# wtb breeding pair of red belly



## youngson91 (Mar 15, 2007)

im looking to buy a breeding pair of red bellys in pennsylvania shipping is also alright if u no how to properly ship. i do have experience with piranha. i currently own a black rhom. the breeding pair will go into a 90 gallon tank by themselves and will be properly cared for. so u dotn have to worry about ur fish being abuse. they will also not be breed to death thanks alot everyone


----------



## Leasure1 (Jul 24, 2006)

wrong forum


----------



## youngson91 (Mar 15, 2007)

sorry i seen a couple of simular posts on this forum figured i try this one and member classifieds (im new to this site) sorry


----------



## spinalremains (Nov 10, 2006)

Don't worry man! Welcome to the board!!!


----------



## CROSSHAIR223 (Jan 17, 2005)

youngson91 said:


> sorry i seen a couple of simular posts on this forum figured i try this one and member classifieds (im new to this site) sorry


Welcome to the board! I'll have some for you if you don't mind waiting.

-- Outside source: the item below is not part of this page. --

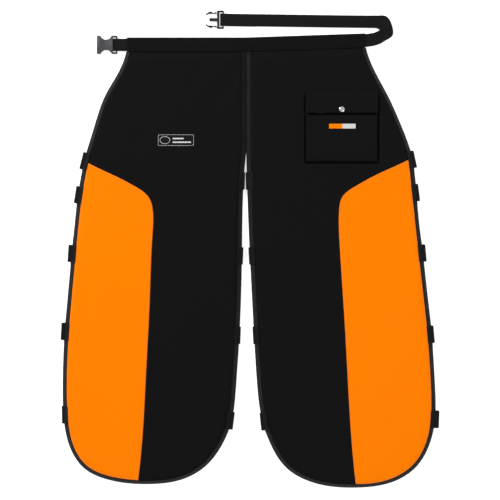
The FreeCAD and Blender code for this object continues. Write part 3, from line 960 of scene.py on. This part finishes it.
def belt_turn_back():
    """The slanting fold, which stays on the casing, and the turn, which is left on no body like the free
    run.
    """
    x, y = JOINTS["belt_run_lift"]["pos_m"][:2]
    top, uvs = belt_turn(*turn_edges(x, y))
    middle_x = top[:, :, 0].mean(axis=1)
    far = int(middle_x.argmax())
    split = far + int(np.argmax(middle_x[far:] < x + 9 * MM))
    fold = closed_sheet("belt_fold", top[:split + 1], WEB_THICK, uvs[:split + 1].reshape(-1, 2))
    finish_piece(fold, "webbing", "garment", nodes=["belt_base"])
    turn = closed_sheet("belt_turn", top[split:], WEB_THICK, uvs[split:].reshape(-1, 2))
    belt_blend(turn)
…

Perhaps a month?


----------



## youngson91 (Mar 15, 2007)

well im going to be looking around but if i cant find anything i will deffinatly be interested. thanks


----------



## CROSSHAIR223 (Jan 17, 2005)

youngson91 said:


> well im going to be looking around but if i cant find anything i will deffinatly be interested. thanks


Sure sure, I'll be selling a pair for around $100.


----------



## youngson91 (Mar 15, 2007)

$100 do u have pics? can u ship? any other info i might like to know about them? age? size? thanks


----------